Scan the material and copy every line in which "bending" appears.

> [Data provided]
━━━━━━━━━━
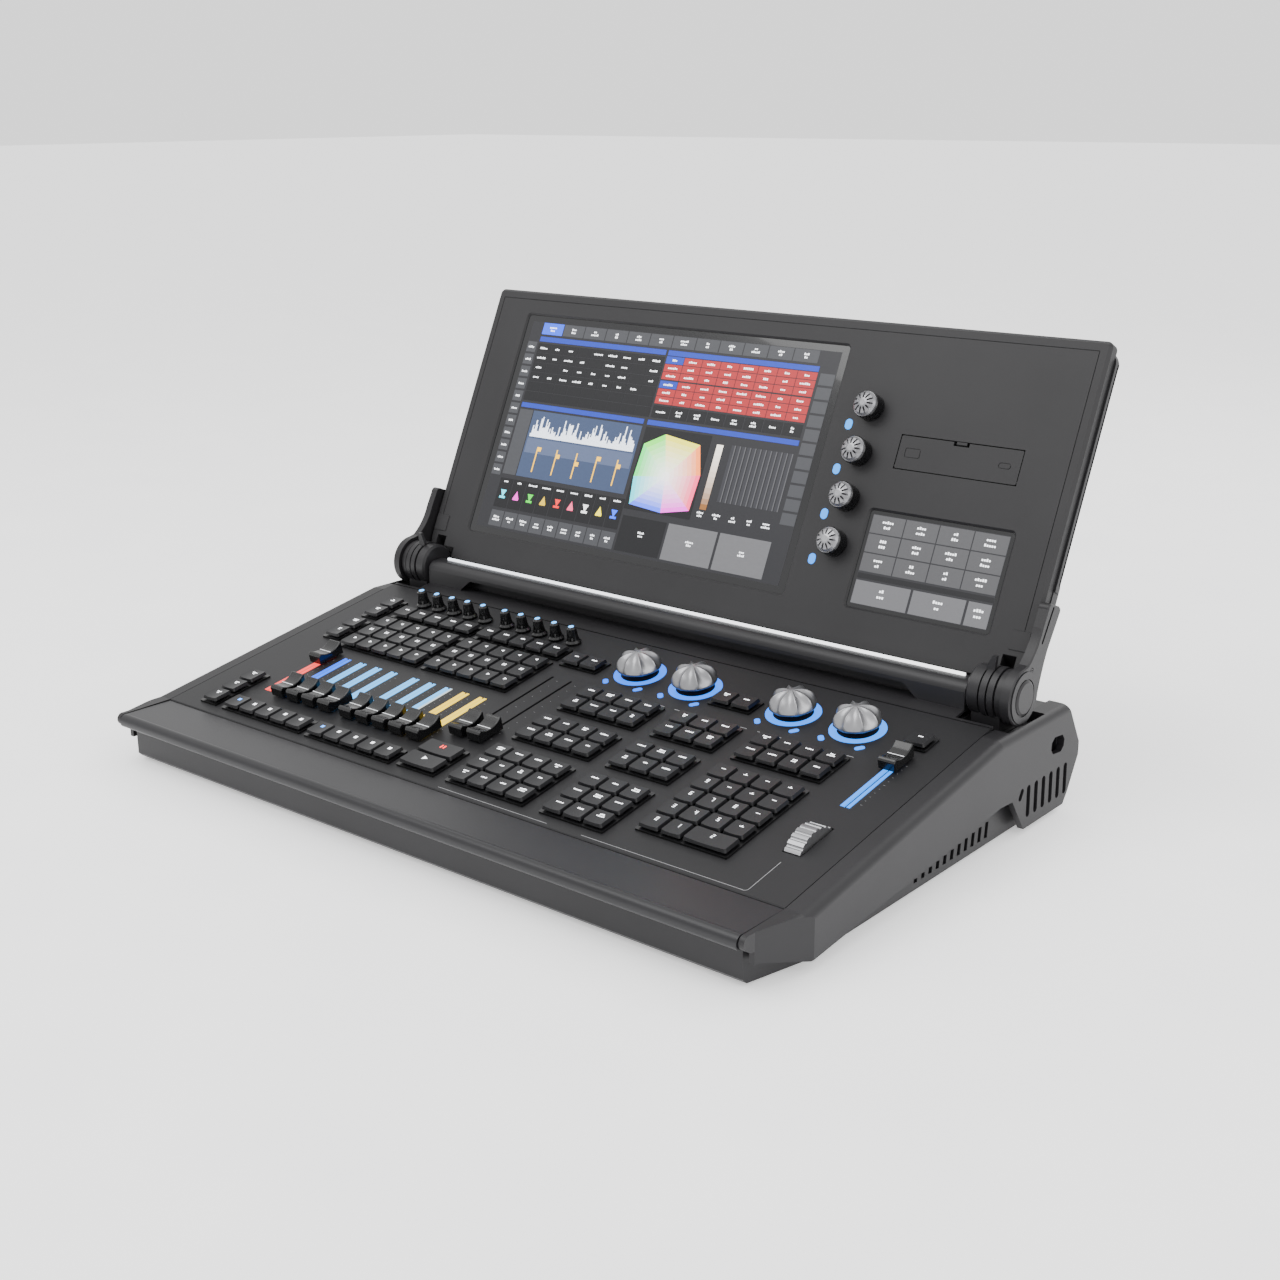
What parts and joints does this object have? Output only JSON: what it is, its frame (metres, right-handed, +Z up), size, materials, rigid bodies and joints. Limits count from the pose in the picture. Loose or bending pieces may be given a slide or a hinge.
━━━━━━━━━━
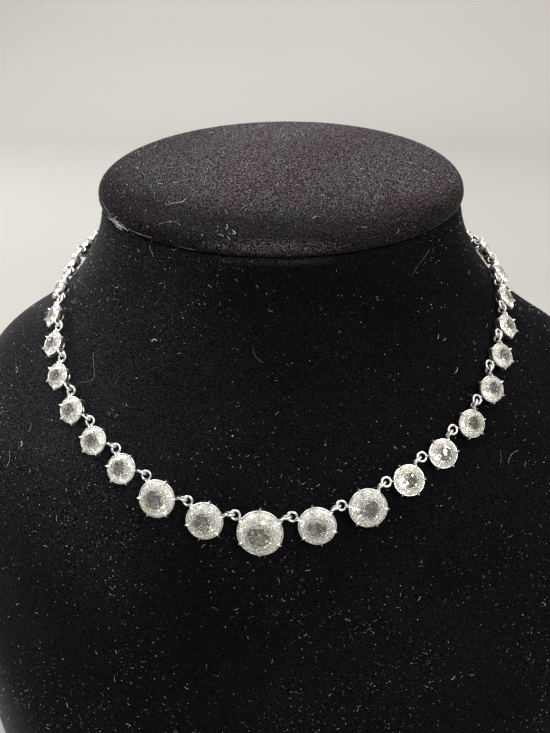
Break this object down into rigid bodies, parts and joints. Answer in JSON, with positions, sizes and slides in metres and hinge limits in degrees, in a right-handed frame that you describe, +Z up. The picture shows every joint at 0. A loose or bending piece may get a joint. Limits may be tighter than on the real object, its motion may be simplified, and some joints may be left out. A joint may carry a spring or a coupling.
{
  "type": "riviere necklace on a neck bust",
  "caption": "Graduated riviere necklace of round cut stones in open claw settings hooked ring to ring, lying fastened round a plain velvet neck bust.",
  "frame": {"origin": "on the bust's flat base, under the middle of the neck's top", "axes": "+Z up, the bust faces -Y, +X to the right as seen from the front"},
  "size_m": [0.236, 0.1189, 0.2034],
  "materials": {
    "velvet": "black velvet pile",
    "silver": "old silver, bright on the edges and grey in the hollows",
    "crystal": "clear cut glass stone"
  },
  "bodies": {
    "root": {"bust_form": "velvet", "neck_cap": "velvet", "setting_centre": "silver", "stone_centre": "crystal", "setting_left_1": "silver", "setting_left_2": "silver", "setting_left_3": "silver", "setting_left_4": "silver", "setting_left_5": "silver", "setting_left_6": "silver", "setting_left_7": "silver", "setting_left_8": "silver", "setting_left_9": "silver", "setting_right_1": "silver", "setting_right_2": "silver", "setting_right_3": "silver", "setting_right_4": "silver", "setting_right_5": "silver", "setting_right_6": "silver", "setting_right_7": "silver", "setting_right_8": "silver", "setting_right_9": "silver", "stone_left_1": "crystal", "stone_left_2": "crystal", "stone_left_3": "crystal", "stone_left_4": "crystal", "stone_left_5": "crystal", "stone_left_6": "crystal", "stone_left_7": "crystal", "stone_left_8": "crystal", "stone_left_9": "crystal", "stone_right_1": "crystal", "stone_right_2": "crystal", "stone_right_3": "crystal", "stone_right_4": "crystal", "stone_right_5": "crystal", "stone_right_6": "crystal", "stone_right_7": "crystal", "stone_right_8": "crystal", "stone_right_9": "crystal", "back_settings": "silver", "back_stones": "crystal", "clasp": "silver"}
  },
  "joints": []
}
━━━━━━━━━━
> [Solution to this exercise]
What parts and joints does this object have? Output only JSON: what it is, its frame (metres, right-handed, +Z up), size, materials, rigid bodies and joints. Limits count from the pose in the picture. Loose or bending pieces may be given a slide or a hinge.
Break this object down into rigid bodies, parts and joints. Answer in JSON, with positions, sizes and slides in metres and hinge limits in degrees, in a right-handed frame that you describe, +Z up. The picture shows every joint at 0. A loose or bending piece may get a joint. Limits may be tighter than on the real object, its motion may be simplified, and some joints may be left out. A joint may carry a spring or a coupling.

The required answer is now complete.